Watchmen, les Gardiens a été réalisée par deux britanniques, Dave Gibbons au dessin et Alan Moore au scénario, mais elle a été originalement éditée par DC Comic, aux États-Unis. Moore a d’ailleurs causé toute une révolution dans l’univers du Comic book moderne, de par son approche plus sombre mais plus réaliste. N’étant pas un expert, je ne suis pas vraiment à même d’en juger… mais je peux par contre vous parler du plaisir que j’ai eu à lire cette brique de 400 pages, qui a été, en 1986, la première BD à se mériter le prix Hugo, ce prestigieux prix récompensant à chaque année la meilleure œuvre de Science-fiction (elle a également reçu le Prix du Meilleur Album Étranger à Angoulême, en 1989).
D’abord, le propos. Moore nous plonge dans le New York des années 80… un New York un peu imaginaire (Nixon est encore au pouvoir!) mais quand même près de la réalité : la guerre froide est plus glaciale que jamais, chacun des camps étant prêt à appuyer sur le bouton rouge qui provoquera l’apocalypse nucléaire.
Un ancien justicier masqué, travaillant depuis sa retraite pour le gouvernement, est retrouvé sans vie : quelqu’un l’a jeté par la fenêtre de son appartement, au sommet d’un gratte-ciel. Ce meurtre éveille les soupçons d’un de ses anciens collègues, Rorschach, déjà plutôt barjot et paranoïaque. Ce cagoulard s’inquiète et contacte les autres membres de leur ancienne association de justiciers, tous à la retraite depuis que le gouvernement a décrété une loi interdisant la justice parallèle, à la suite de pressions de la part des policiers et de la population.

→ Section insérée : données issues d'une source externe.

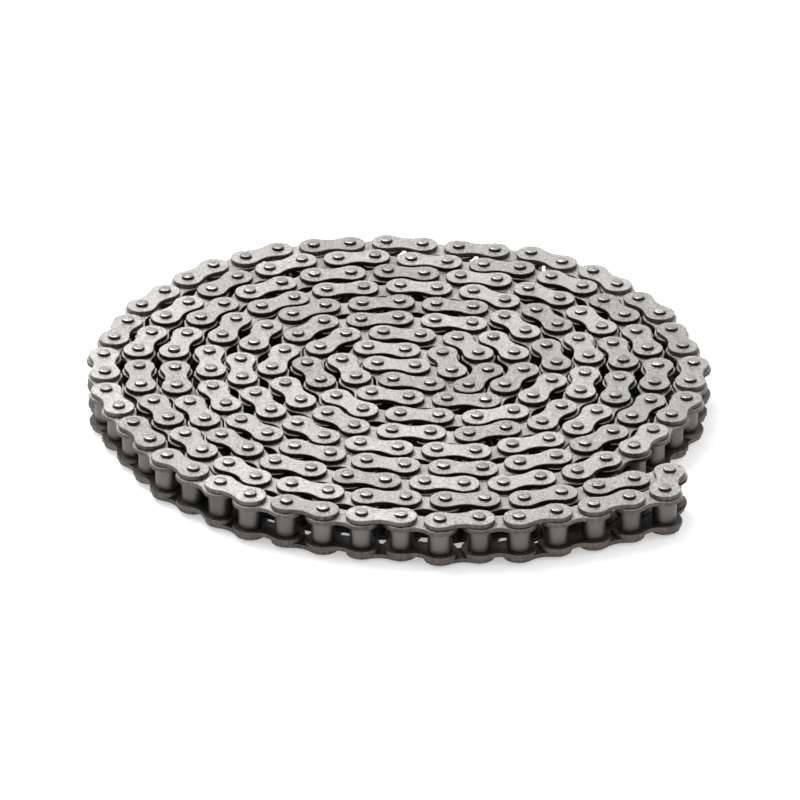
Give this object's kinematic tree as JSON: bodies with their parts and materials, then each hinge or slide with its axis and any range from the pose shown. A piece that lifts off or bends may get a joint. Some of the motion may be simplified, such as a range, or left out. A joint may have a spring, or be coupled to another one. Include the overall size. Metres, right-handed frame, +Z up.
{
  "type": "roller chain",
  "caption": "Endless steel roller chain laid flat in a doubled spiral coil, for driving sprockets; riveted pins, bushes, free-turning rollers, waisted plates.",
  "frame": {"origin": "middle of the coil's footprint, at the lower pin ends that it rests on", "axes": "+Z up along the pins, +Y to the back, along the coil's slightly longer side, with the end of the coil at the front right"},
  "size_m": [0.2092, 0.2106, 0.0166],
  "materials": {
    "plate_steel": "tumbled bare steel, satin with a fine mottled grain",
    "pin_steel": "bright ground pin with a riveted end",
    "roller_steel": "dull grey hardened roller",
    "bush_steel": "plain turned bush"
  },
  "bodies": {
    "coil": {"outer_plates_upper_a": "plate_steel", "outer_plates_lower_a": "plate_steel", "inner_plates_upper_a": "plate_steel", "inner_plates_lower_a": "plate_steel", "pins_a": "pin_steel", "bushes_a": "bush_steel", "rollers_a": "roller_steel", "outer_plates_upper_b": "plate_steel", "outer_plates_lower_b": "plate_steel", "inner_plates_upper_b": "plate_steel", "inner_plates_lower_b": "plate_steel", "pins_b": "pin_steel", "bushes_b": "bush_steel", "rollers_b": "roller_steel"},
    "tail_a1": {"tail_a1_plate_upper": "plate_steel", "tail_a1_plate_lower": "plate_steel", "tail_a1_bushes": "bush_steel"},
    "roller_a1_near": {"tail_a1_roller_near": "roller_steel"},
    "roller_a1_far": {"tail_a1_roller_far": "roller_steel"},
    "tail_a2": {"tail_a2_plate_upper": "plate_steel", "tail_a2_plate_lower": "plate_steel", "tail_a2_pins": "pin_steel"},
    "tail_a3": {"tail_a3_plate_upper": "plate_steel", "tail_a3_plate_lower": "plate_steel", "tail_a3_bushes": "bush_steel"},
    "roller_a3_near": {"tail_a3_roller_near": "roller_steel"},
    "roller_a3_far": {"tail_a3_roller_far": "roller_steel"},
    "tail_a4": {"tail_a4_plate_upper": "plate_steel", "tail_a4_plate_lower": "plate_steel", "tail_a4_pins": "pin_steel"},
    "tail_a5": {"tail_a5_plate_upper": "plate_steel", "tail_a5_plate_lower": "plate_steel", "tail_a5_bushes": "bush_steel"},
    "roller_a5_near": {"tail_a5_roller_near": "roller_steel"},
    "roller_a5_far": {"tail_a5_roller_far": "roller_steel"},
    "tail_b1": {"tail_b1_plate_upper": "plate_steel", "tail_b1_plate_lower": "plate_steel", "tail_b1_bushes": "bush_steel"},
    "roller_b1_near": {"tail_b1_roller_near": "roller_steel"},
    "roller_b1_far": {"tail_b1_roller_far": "roller_steel"},
    "tail_b2": {"tail_b2_plate_upper": "plate_steel", "tail_b2_plate_lower": "plate_steel", "tail_b2_pins": "pin_steel"},
    "tail_b3": {"tail_b3_plate_upper": "plate_steel", "tail_b3_plate_lower": "plate_steel", "tail_b3_bushes": "bush_steel"},
    "roller_b3_near": {"tail_b3_roller_near": "roller_steel"},
    "roller_b3_far": {"tail_b3_roller_far": "roller_steel"},
    "tail_b4": {"tail_b4_plate_upper": "plate_steel", "tail_b4_plate_lower": "plate_steel", "tail_b4_pins": "pin_steel"},
    "tail_b5": {"tail_b5_plate_upper": "plate_steel", "tail_b5_plate_lower": "plate_steel", "tail_b5_bushes": "bush_steel"},
    "roller_b5_near": {"tail_b5_roller_near": "roller_steel"},
    "roller_b5_far": {"tail_b5_roller_far": "roller_steel"},
    "tail_end": {"tail_end_plate_upper": "plate_steel", "tail_end_plate_lower": "plate_steel", "tail_end_pins": "pin_steel"}
  },
  "joints": [
    {"name": "tail_swing", "type": "hinge", "parent": "coil", "child": "tail_a1", "pos_m": [0.02583, -0.09788, 0.0083], "axis": [0, 0, -1], "range_deg": [0, 13]},
    {"name": "roller_a1_near_turn", "type": "hinge", "parent": "tail_a1", "child": "roller_a1_near", "pos_m": [0.02583, -0.09788, 0.0083], "axis": [0, 0, 1], "continuous": true},
    {"name": "roller_a1_far_turn", "type": "hinge", "parent": "tail_a1", "child": "roller_a1_far", "pos_m": [0.03853, -0.0975, 0.0083], "axis": [0, 0, 1], "continuous": true},
    {"name": "pivot_a2", "type": "hinge", "parent": "tail_a1", "child": "tail_a2", "pos_m": [0.03853, -0.0975, 0.0083], "axis": [0, 0, -1], "range_deg": [0, 13]},
    {"name": "pivot_a3", "type": "hinge", "parent": "tail_a2", "child": "tail_a3", "pos_m": [0.05059, -0.09355, 0.0083], "axis": [0, 0, -1], "range_deg": [0, 13]},
    {"name": "roller_a3_near_turn", "type": "hinge", "parent": "tail_a3", "child": "roller_a3_near", "pos_m": [0.05059, -0.09355, 0.0083], "axis": [0, 0, 1], "continuous": true},
    {"name": "roller_a3_far_turn", "type": "hinge", "parent": "tail_a3", "child": "roller_a3_far", "pos_m": [0.06262, -0.08946, 0.0083], "axis": [0, 0, 1], "continuous": true},
    {"name": "pivot_a4", "type": "hinge", "parent": "tail_a3", "child": "tail_a4", "pos_m": [0.06262, -0.08946, 0.0083], "axis": [0, 0, -1], "range_deg": [0, 13]},
    {"name": "pivot_a5", "type": "hinge", "parent": "tail_a4", "child": "tail_a5", "pos_m": [0.07422, -0.08429, 0.0083], "axis": [0, 0, -1], "range_deg": [0, 13]},
    {"name": "roller_a5_near_turn", "type": "hinge", "parent": "tail_a5", "child": "roller_a5_near", "pos_m": [0.07422, -0.08429, 0.0083], "axis": [0, 0, 1], "continuous": true},
    {"name": "roller_a5_far_turn", "type": "hinge", "parent": "tail_a5", "child": "roller_a5_far", "pos_m": [0.08582, -0.07911, 0.0083], "axis": [0, 0, 1], "continuous": true},
    {"name": "pivot_b1", "type": "hinge", "parent": "coil", "child": "tail_b1", "pos_m": [0.02781, -0.08533, 0.0083], "axis": [0, 0, -1], "range_deg": [0, 13]},
    {"name": "roller_b1_near_turn", "type": "hinge", "parent": "tail_b1", "child": "roller_b1_near", "pos_m": [0.02781, -0.08533, 0.0083], "axis": [0, 0, 1], "continuous": true},
    {"name": "roller_b1_far_turn", "type": "hinge", "parent": "tail_b1", "child": "roller_b1_far", "pos_m": [0.04051, -0.08496, 0.0083], "axis": [0, 0, 1], "continuous": true},
    {"name": "pivot_b2", "type": "hinge", "parent": "tail_b1", "child": "tail_b2", "pos_m": [0.04051, -0.08496, 0.0083], "axis": [0, 0, -1], "range_deg": [0, 13]},
    {"name": "pivot_b3", "type": "hinge", "parent": "tail_b2", "child": "tail_b3", "pos_m": [0.05257, -0.081, 0.0083], "axis": [0, 0, -1], "range_deg": [0, 13]},
    {"name": "roller_b3_near_turn", "type": "hinge", "parent": "tail_b3", "child": "roller_b3_near", "pos_m": [0.05257, -0.081, 0.0083], "axis": [0, 0, 1], "continuous": true},
    {"name": "roller_b3_far_turn", "type": "hinge", "parent": "tail_b3", "child": "roller_b3_far", "pos_m": [0.0646, -0.07691, 0.0083], "axis": [0, 0, 1], "continuous": true},
    {"name": "pivot_b4", "type": "hinge", "parent": "tail_b3", "child": "tail_b4", "pos_m": [0.0646, -0.07691, 0.0083], "axis": [0, 0, -1], "range_deg": [0, 13]},
    {"name": "pivot_b5", "type": "hinge", "parent": "tail_b4", "child": "tail_b5", "pos_m": [0.0762, -0.07174, 0.0083], "axis": [0, 0, -1], "range_deg": [0, 13]},
    {"name": "roller_b5_near_turn", "type": "hinge", "parent": "tail_b5", "child": "roller_b5_near", "pos_m": [0.0762, -0.07174, 0.0083], "axis": [0, 0, 1], "continuous": true},
    {"name": "roller_b5_far_turn", "type": "hinge", "parent": "tail_b5", "child": "roller_b5_far", "pos_m": [0.0878, -0.06657, 0.0083], "axis": [0, 0, 1], "continuous": true},
    {"name": "pivot_end", "type": "hinge", "parent": "tail_a5", "child": "tail_end", "pos_m": [0.08582, -0.07911, 0.0083], "axis": [0, 0, -1], "range_deg": [-65, 0]}
  ],
  "couplings": [
    {"joint": "pivot_a2", "follows": "tail_swing", "ratio": 1},
    {"joint": "pivot_a3", "follows": "tail_swing", "ratio": 1},
    {"joint": "pivot_a4", "follows": "tail_swing", "ratio": 1},
    {"joint": "pivot_a5", "follows": "tail_swing", "ratio": 1},
    {"joint": "pivot_b1", "follows": "tail_swing", "ratio": 1},
    {"joint": "pivot_b2", "follows": "tail_swing", "ratio": 1},
    {"joint": "pivot_b3", "follows": "tail_swing", "ratio": 1},
    {"joint": "pivot_b4", "follows": "tail_swing", "ratio": 1},
    {"joint": "pivot_b5", "follows": "tail_swing", "ratio": 1},
    {"joint": "pivot_end", "follows": "tail_swing", "ratio": -5}
  ]
}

C’est donc à la passionnante enquête que mèneront certains de ces «has been» en collant que l’on assistera. Sommes-nous vraiment en présence d’un complot qui viserait leur élimination pure et dure? Mais qui chercherait à les faire disparaître? Et surtout, pourquoi? Ils se font tous vieux et n’ont plus de réels impacts sur le monde qui les entoure!
À travers ce récit enlevant, bourré de «retours en arrière», on apprend à connaître ces anciens défenseurs de la veuve et de l’orphelin : ce qui les motivait, comment ils ont vécu leur mise au rancard, ce qu’ils sont devenus. Pour renchérir substantivement ces études de caractères, chaque chapitre se conclut sur de très consistants extraits de reportages, de rapports psychiatriques, de rapports de police ou de biographies sur ces personnages plus grands que nature.

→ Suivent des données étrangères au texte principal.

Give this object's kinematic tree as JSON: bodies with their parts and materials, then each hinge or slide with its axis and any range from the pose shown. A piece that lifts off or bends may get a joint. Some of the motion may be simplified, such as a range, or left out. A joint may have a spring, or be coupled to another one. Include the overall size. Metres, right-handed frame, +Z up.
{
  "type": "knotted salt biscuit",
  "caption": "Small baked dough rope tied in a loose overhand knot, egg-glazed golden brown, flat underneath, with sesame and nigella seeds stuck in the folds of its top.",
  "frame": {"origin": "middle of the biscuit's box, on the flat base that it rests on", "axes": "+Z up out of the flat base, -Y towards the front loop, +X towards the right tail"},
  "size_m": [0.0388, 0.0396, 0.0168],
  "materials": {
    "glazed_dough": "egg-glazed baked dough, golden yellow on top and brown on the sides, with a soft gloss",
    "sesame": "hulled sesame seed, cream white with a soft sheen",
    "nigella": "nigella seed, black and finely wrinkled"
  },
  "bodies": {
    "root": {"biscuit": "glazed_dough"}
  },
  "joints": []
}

Pour une lecture substantielle (400 pages, quand même!) et passionnante, je vous recommande Watchmen, les Gardiens… Une excellente lecture pour vos vacances, tiens!
Plus grandes forces de cette BD :
- des justiciers masqués qui n’ont rien de supranaturel, sinon leur désir d’éradiquer le crime qui les entoure. Ça les rend plus humains, plus réalistes… surtout qu’on nous présente principalement leurs doutes, leurs craintes, leur déchéance… Tous sont bien fouillés, avec une psychologie riche et passionnante, présentée en petites couches qu’il nous fait plaisir d’additionner et de conjuguer, de manière à voir apparaître peu à peu leur vraie personnalité.
- de belles réflexions sur le quotidien et le réalisme des superhéros ou autres justiciers du même acabit. Quel est leurs buts réels, leurs motivations? Serait-on prêts à prendre au sérieux un grand gaillard en costume moulant et bariolé qui volerait au dessus de nos têtes, cape au vent, pendant qu’on se promène sur la rue St-Laurent ou le boulevard St-Jean? À bien y penser, n’y a-t-il pas quelque chose de risible, de misérable, dans cette image traditionnelle du superhéros?
- de réelles trouvailles graphiques, pas tant sur le plan du dessin comme tel que sur celui du montage. Plusieurs planches sont conçues comme des partitions musicales ou de véritables œuvres d’art : symétrie, alternance, parallèle entre deux scènes, BD dans la BD… Bref, j’ai rarement porté autant d’attention à la façon dont un illustrateur disposait ses vignettes dans sa planche. Je suppose que c’est parce qu’il y avait là une virtuosité particulière que l’on ne retrouve pas habituellement.
- une intrigue touffue mais intelligente et compréhensible, qu’on ne voit pas venir de loin (comme c’est parfois le cas) mais dont on comprend le fondement (contrairement à certaines séries se voulant complexes mais qui ne s’avèrent, au bout du compte, qu’un gros n’importe quoi qui ne même à rien d’intelligible!).
Ce qui m’a le plus agacé :
- les couleurs criardes, en aplat, bien représentatives des Comic books des années 60-70. C’est sûr, elles contribuent au parallèle entre les comics classiques (genre Superman) et cette nouvelle façon de voir que Moore a voulu instituer, mais quand même, ça reste très kitch!
- le récit d’horreur sur les pirates, en contrepoint, tout au long du récit principal. Même s’ils permettent d’exprimer une vision subjective des sentiments des personnages ou de rendre allégoriquement l’inéluctable tragédie vers laquelle tout le récit tend, les délires macabres du pirate psychotique m’ont agacé par moment. Ces passages alourdissaient, à mon avis, un récit déjà bien assez touffu.